Lihat ke Halaman Asli

Kemerdekaan Kita Apakah Hanya Acara Seremonial Belaka?

Diperbarui: 9 Agustus 2022   11:45

Kompasiana adalah platform blog. Konten ini menjadi tanggung jawab bloger dan tidak mewakili pandangan redaksi Kompas.

Photo by Mufid Majnun on Unsplash   

Hari kemerdekaan tahun ini menjadi momen yang sakral. Tentu bukan hanya tahun ini, setiap tanggal 17 Agustus disetiap tahunnya, hari kemerdekaan dinanti oleh segenap elemen masyarakat untuk dirayakan dengan penuh suka cita, walau tidak semua dapat merayakan serta merasakan dengan perasaan yang sama. 

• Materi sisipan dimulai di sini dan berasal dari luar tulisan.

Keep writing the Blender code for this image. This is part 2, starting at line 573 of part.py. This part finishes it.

Dengan kata lain, kemerdekaan bagi dirinya, atau bahkan keluarganya saja belum dicapai, lalu bagaimana mau merayakan kemerdekaan bangsa dan negara yang tercinta ini dengan gegap-gempita?

Kita tidak bisa menutup mata, bahwa perayaan kemerdekaan kita hanyalah "sebatas acara seremonial," walau tidak semua, tetapi kenyataan yang ada, hilang maknanya setelah dalam satu-dua hari perayaan.

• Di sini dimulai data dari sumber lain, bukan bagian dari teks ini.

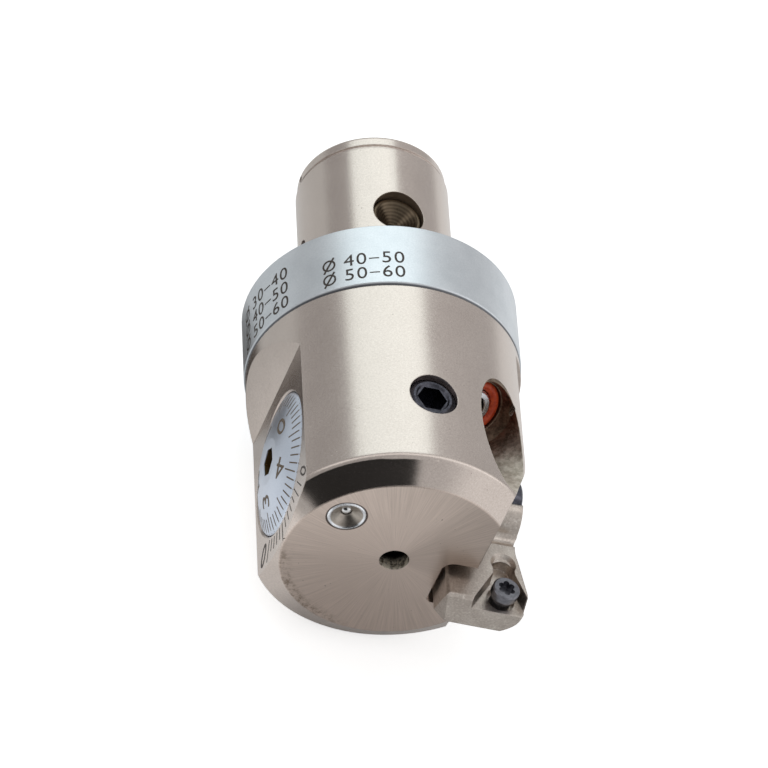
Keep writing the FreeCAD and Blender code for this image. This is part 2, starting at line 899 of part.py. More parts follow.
def bevel_foot(body):
    """Flat bevels on the foot's inner end. Each is a point of it and the way it faces."""
    bevels = (
        ("inner_bevel", Vector(6.05, 1.3, -39.05), Vector(-0.770, 0.185, -0.610)),
        ("front_bevel", Vector(10.0, 0, -39.15), Vector(0, -0.677, -0.735)),
        ("corner_bevel", Vector(6.05, 0.3, -37.0), Vector(-0.707, -0.707, 0)),
    )
    for name, point, way in bevels:
        drill_towards(body, name, point, way, 8.0, 4.0)


def holder_screws():
    """Cap screw of the holder and the low-lobed screw of the insert."""
    body = turned("holder_screw", [
        (0.0, 5.9),
        (1.2, 5.9),
        (1.47, 6.2),
        (1.47, 11.95),
        (2.75, 11.95),
        (2.75, 14.75),
        (2.55, 14.95),
        (0.0, 14.95),
    ], slide_centre, to_plus_x)
    key_socket(body, "cap_socket", 14.95, 2.5, 1.5)
    body = turned("insert_screw", [
        (0.0, -4.2),
        (1.0, -4.2),
        (1.2, -4.0),
        (1.2, -1.3),
        (1.58, -0.5),
        (1.58, 0.35),
        (1.42, 0.5),
        (0.0, 0.5),
    ], insert_screw_place, to_minus_y)
    lobes = 6
    sketch = new_sketch(body, "lobed_socket", "XY_Plane", 0.5)
    corners = []
    for i in range(lobes):
        angle = 2 * math.pi * i / lobes
        half = math.pi / lobes
        middle = angle + half
        start = (0.66 * math.cos(angle), 0.66 * math.sin(angle))
        peak = (1.0 * math.cos(middle), 1.0 * math.sin(middle))
        corners.append((start[0], start[1], peak))
    outline(sketch, corners)
    pocket(body, sketch, 0.9)


# ---------------------------------------------------------------- build and export
def check(part):
    """Stop on any object that failed and on any null or invalid shape."""
    for item in doc.Objects:
        if "Invalid" in item.State or "Error" in item.State:
            raise RuntimeError("%s: %s" % (item.Name, item.State))
    shape = part.Shape
    if shape.isNull() or not shape.isValid():
        raise RuntimeError("%s has no valid shape" % part.Label)


head_body()
marking_ring()
dial()
dial_spindle()
spindle_nut()
thrust_pieces()
dial_ring_centre = slide_centre + Vector(-11.68, 0, 0)
o_ring("dial_o_ring", 7.35, 0.38, dial_ring_centre, to_plus_x)
guide_pin()
oiler()
clamp()
driver_pin()
nozzle()
tool_carrier()
insert_holder()
holder_screws()

doc.recompute()
os.makedirs("parts", exist_ok=True)
for part in sub_parts:
    check(part)
for part in sub_parts:
    part.Shape.exportStep(os.path.join("parts", part.Label + ".step"))
    box = part.Shape.BoundBox
    print("%-16s %9.2f mm3  z %.2f to %.2f" % (part.Label, part.Shape.Volume, box.ZMin, box.ZMax))
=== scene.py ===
"""Looks of the micrometer boring head: metal finishes, engraved scales and the studio."""

import math

import bpy
from mathutils import Matrix, Vector


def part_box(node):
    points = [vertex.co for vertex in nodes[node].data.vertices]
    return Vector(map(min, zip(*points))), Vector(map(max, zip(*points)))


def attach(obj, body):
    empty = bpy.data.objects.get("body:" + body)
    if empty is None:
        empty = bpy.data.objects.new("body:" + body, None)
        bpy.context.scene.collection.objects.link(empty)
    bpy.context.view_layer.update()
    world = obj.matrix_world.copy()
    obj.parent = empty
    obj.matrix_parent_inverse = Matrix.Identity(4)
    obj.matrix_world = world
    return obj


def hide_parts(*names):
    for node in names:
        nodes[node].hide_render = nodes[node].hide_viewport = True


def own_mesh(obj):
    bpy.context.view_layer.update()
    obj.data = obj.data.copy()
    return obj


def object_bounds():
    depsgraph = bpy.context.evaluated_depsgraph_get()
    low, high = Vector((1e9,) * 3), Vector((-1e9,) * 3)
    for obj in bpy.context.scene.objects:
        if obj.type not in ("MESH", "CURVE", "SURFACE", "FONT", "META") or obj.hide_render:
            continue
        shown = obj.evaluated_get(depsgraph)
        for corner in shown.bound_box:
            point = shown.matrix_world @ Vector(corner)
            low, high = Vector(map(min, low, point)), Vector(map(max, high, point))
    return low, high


MM = 0.001

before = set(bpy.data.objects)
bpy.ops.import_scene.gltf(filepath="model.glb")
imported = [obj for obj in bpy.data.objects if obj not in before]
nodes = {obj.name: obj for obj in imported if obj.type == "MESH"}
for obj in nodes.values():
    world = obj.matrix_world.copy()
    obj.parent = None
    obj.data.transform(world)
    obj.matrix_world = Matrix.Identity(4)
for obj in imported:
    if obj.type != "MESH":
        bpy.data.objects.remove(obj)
cad_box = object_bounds()

# ------------------------------------------------------------------ places and sizes
dial_low, dial_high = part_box("dial")
ring_low, ring_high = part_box("marking_ring")
body_low, body_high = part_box("head_body")
oiler_low, oiler_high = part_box("oiler_body")
pin_low, pin_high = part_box("driver_pin")
scoop_low, scoop_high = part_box("nozzle_o_ring")

SLIDE_Z = (dial_low.z + dial_high.z) / 2
DIAL_RADIUS = (dial_high.z - dial_low.z) / 2
RING_RADIUS = (ring_high.x - ring_low.x) / 2
SEAM_Z = ring_low.z
FACE_Z = body_low.z
FACE_RADIUS = 12.6 * MM
BODY_RADIUS = (body_high.y - body_low.y) / 2
BEVEL_RISE = 1.9 * MM
BEVEL_RUN = BODY_RADIUS - FACE_RADIUS
PIN_HOLE = 3.05 * MM
PIN_Z = (pin_low.z + pin_high.z) / 2
OILER = (oiler_low + oiler_high) / 2
OILER_RADIUS = (oiler_high.x - oiler_low.x) / 2

SCOOP_SEAT = (scoop_low + scoop_high) / 2
SCOOP_YAW = math.radians(41.0)
SCOOP_TILT = math.radians(31.8)
SCOOP_WAY = Vector((
    math.sin(SCOOP_TILT) * math.sin(SCOOP_YAW),
    -math.sin(SCOOP_TILT) * math.cos(SCOOP_YAW),
    -math.cos(SCOOP_TILT),
))
SCOOP_RADIUS = 4.0 * MM
NOZZLE_BORE = 1.2 * MM

DIAL_DIVISIONS = 50
DIAL_STEP = math.tau / DIAL_DIVISIONS
DIAL_ZERO = math.radians(26)
VERNIER_STEP = math.radians(6.25)
VERNIER_ZERO = math.radians(-58.0)
MARK_RISE = 0.01 * MM
MARK_THICKNESS = 0.02 * MM
BOARD_GAP = 5 * MM
DIGIT_SHARE = 0.70

FLOOR_SIZE = 3.0
FLOOR_Y = cad_box[1].y
FLOOR_END = 90 * MM
NEAR_FLOOR_Z = -30 * MM
PAPER = (0.93, 0.93, 0.93, 1)
PAPER_GLOW = 0.62
DARK_PATCH = Vector((-22, 0, 3)) * MM
OPENING_WAY = Vector((-0.222, -0.003, -0.975)).normalized()
SOFT_LEVEL = 0.55
LAMP_COLOUR = (0.87, 1.0, 1.0)
WHITE = (1, 1, 1, 1)

VIEW_AZIMUTH = math.radians(20.72)
VIEW_RISE = math.radians(41.28)
VIEW_ROLL = math.radians(-3.57)
VIEW_DISTANCE = 538.9 * MM
VIEW_RIGHT = 0.57 * MM
VIEW_DOWN = 7.56 * MM
VIEW_LENS = 219.05


# ------------------------------------------------------------------ shader maths
class Number:
    """A number that varies over a surface. Python's operators add its Math nodes."""

    def __init__(self, finish, socket):
        self.finish = finish
        self.socket = socket

    def maths(self, operation, *others):
        values = dict(enumerate((self, *others)))
        node = self.finish.add("Math", {"operation": operation}, values)
        return Number(self.finish, node.outputs[0])

    def __add__(self, other):
        return self.maths("ADD", other)

    def __sub__(self, other):
        return self.maths("SUBTRACT", other)

    def __mul__(self, other):
        return self.maths("MULTIPLY", other)

    def __rsub__(self, other):
        return (self * -1.0) + other

    __radd__ = __add__
    __rmul__ = __mul__

    def between(self, low, high):
        """0 at low and under, 1 at high and over, smooth in between."""
        settings = {"interpolation_type": "SMOOTHSTEP"}
        values = {"Value": self, "From Min": low, "From Max": high}
        node = self.finish.add("MapRange", settings, values)
        return Number(self.finish, node.outputs[0])

    def sine(self):
        return self.maths("SINE")

    def root(self):
        return self.maths("SQRT")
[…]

Apa yang melatarbelakangi? Apakah karena semangat yang ada, tidak pernah kita aplikasikan dengan jiwa yang peka terhadap realitas masyarakat yang ada? Tentu harus dijawab bersama.

Masalah Garis Kemiskinan

Photo by Fikri Rasyid on Unsplash   

Pada tanggal 17 Januari 2022, Badan Pusat Statistik (BPS) mengeluarkan berita resmi statistik (BRS), yang memperlihatkan Jumlah Penduduk Miskin pada September 2021 sebesar 26,50 juta orang, dengan 4 propinsi yang tidak bergeser dari peringkat bawah yaitu Papua, Papua Barat, Nusa Tenggara Timur, Maluku.  BPS juga mencatat selama Maret 2021 --September 2021, Garis Kemiskinan naik sebesar 2,89 persen.

Memang betul, kemiskinan bukanlah masalah angka-angka yang dicatat oleh BPS semata. Tetapi dengan bertambahnya angka Jumlah Penduduk Miskin di Negara ini, telah menampar kita atas "foya-foya perayaan," dan lemahnya penangan korupsi yang terjadi dan menyedot uang rakyat.   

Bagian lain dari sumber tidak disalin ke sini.